We in the SDN QA team use the Mercury's QTP tool for creating and running our automatic test scripts. This software is supplied (amongst others) with an SAP addin, which enables the tool to handle object classes used by SAP EP.
The scripts are based on an object repository (where an object can be pretty much every part of a page, from a single button or field to a table or a whole page section) and on actions you perform on these objects (click, set, close and dozens of other possible actions). 
In addition to all these, the script should include "checkpoints", which are actually the things you want to check and verify.

Well, from this point on the level of your scripts is totally up to you and what you make out of it. It can be as primitive as just clicking one button and verifying a specific image appears. It can, on the other hand, use a couple of applications, perform all possible actions in it, retrieve specific outputs from the one and use it as an input in the other - scripts can be as complicated and flexible as you make them. You have all options to use parameters, loops, cases as you want, just as programming any other object oriented code. It is also possible to use VBScripts.
But... you don't have to use all these. For creating more simple scripts you can simply record (using QTP itself) a couple of actions you do on-screen, and add simple checkpoints to this recorded scripts.

How complicated? Up to you...

To better explain this idea, I will use a simple example. Let's say you want to test the log-in process to your application (based on user name and password).
Easiest and fastest way would be to record yourself entering a user name and password and then clicking a button. All you have to do now is to add some verification that you actually see something you expect to see on the screen when you are logged in.

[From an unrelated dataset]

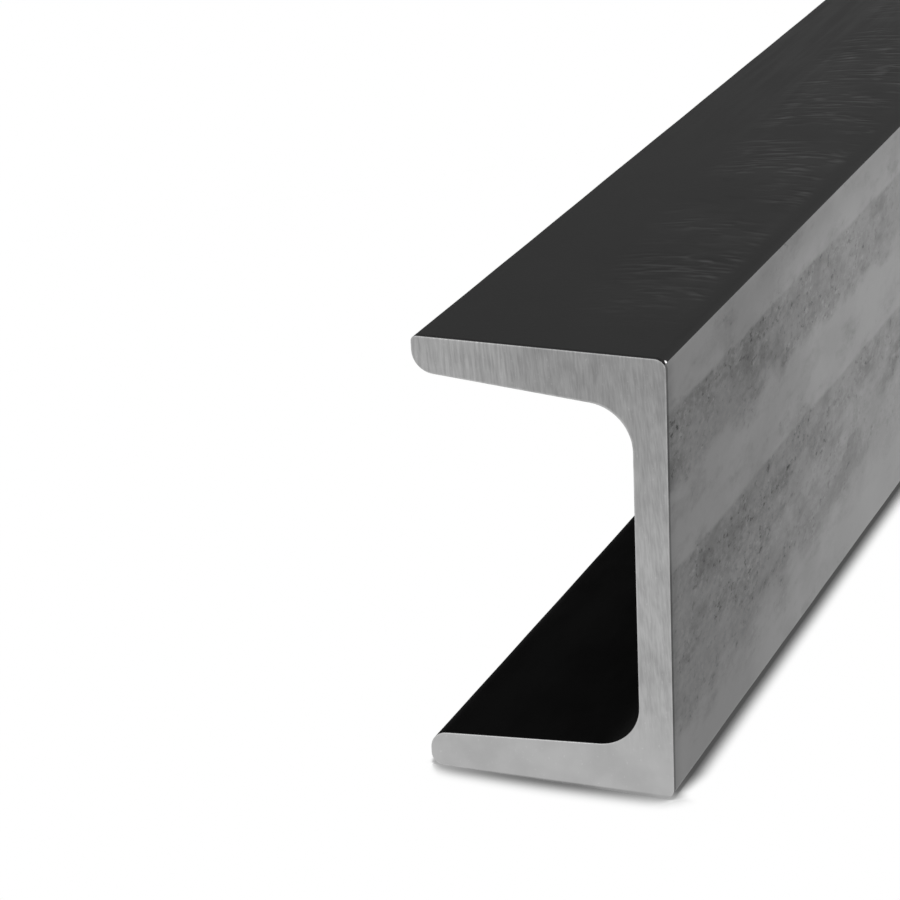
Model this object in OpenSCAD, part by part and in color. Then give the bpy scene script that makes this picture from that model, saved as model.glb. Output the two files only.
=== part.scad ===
// Hot-rolled steel channel with tapered flanges, one straight bar sawn square at both ends.
// The bar runs along Y and stands on its lower flange, with the back of the web facing +X.
// The origin is the centre of the bar's box, at the level of the surface that it stands on.

/* [Section] */
// Depth of the section, over both flanges
depth = 80; // [60:1:160]
// Width of each flange, from the back of the web to the toe
flange_w = 45; // [35:1:80]
// Thickness of the web
web_t = 6; // [4:0.5:10]
// Thickness of each flange at half its width
flange_t = 8; // [6:0.5:12]
// Taper of the inner flange faces, in percent
flange_taper = 8; // [0:1:12]

/* [Rolled corners] */
// Radius of the root, where the web meets each flange
root_r = 8; // [2:0.5:14]
// Radius of the inner corner of each toe
toe_r = 4; // [1:0.25:6]
// Radius of the outer corner of each toe
toe_edge_r = 1; // [0.5:0.25:3]
// Radius of each heel, where the back of the web meets a flange
heel_r = 2; // [0.5:0.25:5]

/* [Length] */
// Length of the bar between its sawn ends
length = 1000; // [250:50:6000]

/* [Hidden] */
$fn = 96;

// The flange is measured at half its width, which is x = 0, so the taper runs out from there.
back_x = flange_w / 2;
toe_x = -flange_w / 2;
web_x = back_x - web_t;
function flange_t_at(x) = flange_t + flange_taper / 100 * x;

// The toe's inner corner keeps within what its outer corner leaves of the toe.
toe_t = flange_t_at(toe_x);
toe_inner_r = min(toe_r, toe_t - toe_edge_r);

// The cutters for the space between the flanges reach this far past the toes.
past_toes = 5;

// The four corners of the upper flange, which the lower one mirrors.
heel = [back_x, depth];
toe_outer = [toe_x, depth];
toe_inner = [toe_x, depth - toe_t];
root = [web_x, depth - flange_t_at(web_x)];

// Each arc is drawn this much past its radius, so that it crosses the straight faces cleanly
// instead of only touching them.
arc_overlap = 0.001;

function unit(v) = v / norm(v);

// What a corner loses or gains when it is rounded: the area between the sharp corner and the arc
// of radius r that touches the two edges, which leave the corner towards the points a and b.
module corner_blend(corner, a, b, r) {
    u = unit(a - corner);
    v = unit(b - corner);
    half_angle = acos(u * v) / 2;
    run = r / tan(half_angle);
    centre = corner + unit(u + v) * r / sin(half_angle);
    difference() {
        polygon([corner, corner + u * run, centre, corner + v * run]);
        translate(centre) circle(r + arc_overlap);
    }
}

// Draws its children for the upper flange and again for the lower one.
module both_flanges() {
    children();
    translate([0, depth]) mirror([0, 1]) children();
}

// The space between the flanges, with its two roots filled to their radius.
module trough() {
    mouth_x = toe_x - past_toes;
    mouth_z = depth - flange_t_at(mouth_x);
    difference() {
        polygon([
            [web_x, depth - root.y],
            root,
            [mouth_x, mouth_z],
            [mouth_x, depth - mouth_z],
        ]);
        both_flanges() corner_blend(root, toe_inner, [web_x, depth / 2], root_r);
    }
}

// The rolled section, with its width along X and its depth along Y.
module section() {
    difference() {
        translate([toe_x, 0]) square([flange_w, depth]);
        trough();
        both_flanges() {
            corner_blend(heel, toe_outer, [back_x, 0], heel_r);
            corner_blend(toe_outer, heel, toe_inner, toe_edge_r);
            corner_blend(toe_inner, root, toe_outer, toe_inner_r);
        }
    }
}

module channel() {
    color("#55585a")
        rotate([90, 0, 0])
            linear_extrude(length, center = true)
                section();
}

channel();
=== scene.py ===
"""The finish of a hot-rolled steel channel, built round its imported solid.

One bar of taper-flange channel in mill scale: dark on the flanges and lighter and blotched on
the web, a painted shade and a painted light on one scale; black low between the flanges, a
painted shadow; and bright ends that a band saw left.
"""

import math

import bpy
import numpy as np
from bpy.props import FloatProperty, FloatVectorProperty, PointerProperty
from mathutils import Matrix, Vector


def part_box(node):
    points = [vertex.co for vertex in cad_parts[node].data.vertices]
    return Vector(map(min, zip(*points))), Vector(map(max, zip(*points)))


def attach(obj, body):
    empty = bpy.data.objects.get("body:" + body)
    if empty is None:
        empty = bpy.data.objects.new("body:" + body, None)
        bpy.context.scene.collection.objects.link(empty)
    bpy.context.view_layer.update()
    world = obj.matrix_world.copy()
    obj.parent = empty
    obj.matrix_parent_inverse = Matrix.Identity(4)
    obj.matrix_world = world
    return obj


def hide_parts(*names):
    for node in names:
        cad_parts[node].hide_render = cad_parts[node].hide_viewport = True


bl_info = {
    "name": "Steel channel finish",
    "version": (1, 0, 0),
    "blender": (4, 5, 0),
    "location": "3D View > Sidebar > Channel",
    "description": "Dresses a hot-rolled steel channel in mill scale and sawn ends, and lights it",
    "category": "Object",
}

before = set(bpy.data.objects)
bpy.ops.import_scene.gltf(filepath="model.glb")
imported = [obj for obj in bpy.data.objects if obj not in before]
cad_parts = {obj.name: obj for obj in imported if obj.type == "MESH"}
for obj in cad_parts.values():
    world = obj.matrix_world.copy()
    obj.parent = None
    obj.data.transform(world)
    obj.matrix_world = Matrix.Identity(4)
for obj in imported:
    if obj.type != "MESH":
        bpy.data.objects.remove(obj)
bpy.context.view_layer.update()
CAD_LOW, CAD_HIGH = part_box("channel")

MM = 0.001


def srgb(hex_colour):
    """The linear colour of an sRGB hex value such as "#8a8a8a": each part is brought back through
    the sRGB curve, which is a straight line near black and a power of 2.4 above it."""
    parts = [int(hex_colour[i : i + 2], 16) / 255 for i in (1, 3, 5)]
    linear = [p / 12.92 if p <= 0.04045 else ((p + 0.055) / 1.055) ** 2.4 for p in parts]
    return (*linear, 1.0)


# ---------------------------------------------------------------------------
# Sizes and colours that a user would change
# ---------------------------------------------------------------------------


def length(name, description, default):
    return FloatProperty(name=name, description=description, default=default, unit="LENGTH", precision=5)


def colour(name, description, hex_colour):
    return FloatVectorProperty(
        name=name, description=description, default=srgb(hex_colour), subtype="COLOR", size=4, min=0, max=1
    )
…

A smarter way, however, would be to code (or record) a reuseable action (which you will be able to later use in other scripts as well). The parameters you will use in this script will retrieve  a user name (or names) and a password(s) from an Excell sheet or from other applications you run, and you will be able to run as many itterations and combinations as you want using this data, and also use sophisticated verifications that will ensure your UI is really displayed as it should.
That would be a bit harder to create, but your automatic script will be much more flexible, reliable and useable.

When is it good?

Definitely not in all cases. The application tested should be in a relatively mature and stable condition. When you have a stable application that is not being changed too often and on which you have to run time-consuming or repetitive regression tests, you are very likely to benefit from using an automatic testing tool.
Automatic testing offers some important and noticeable advantages: No human mistakes, tiredness and after-lunch fatigue. The scripts can be relied on to follow exactly what they were meant and coded to do. The scripts can run whenever you schedule them to run, also during the night or weekend. It might also enable QA persons to spend much more of their time doing much more QA, instead for running tedious regression tests.  

When is it bad?

Applications that are still undergoing massive development or which objects are still due to many changes are most probably a waste of time to automaticly script, as time required for maintaining the scripts or for analyzing the failures of the scripts will most probably exceed the time it would actually take to manually test the application. The scripts are also very likely to fail when the application is not properly running.
Automatic scripts do require maintenance to some extent and that requires time and effort, but that depends on the amount and scope of changes in the application itself.
Definitely for applications that are very small or easy and quick to manually test, automatic testing might be over-doing.

1, 2, 3 - Dismissed

This has only been a very short overview. Test automation is quiet a big topic, and if there is a demand for it, I would be happy to blog more (and get more of these holy points) about related and more advanced topics.
While I was mainly using examples of usage of automatic testing over EP platform, the same applies to all other products and applications you might be developing, whether it is based on SAP techonolgy or another.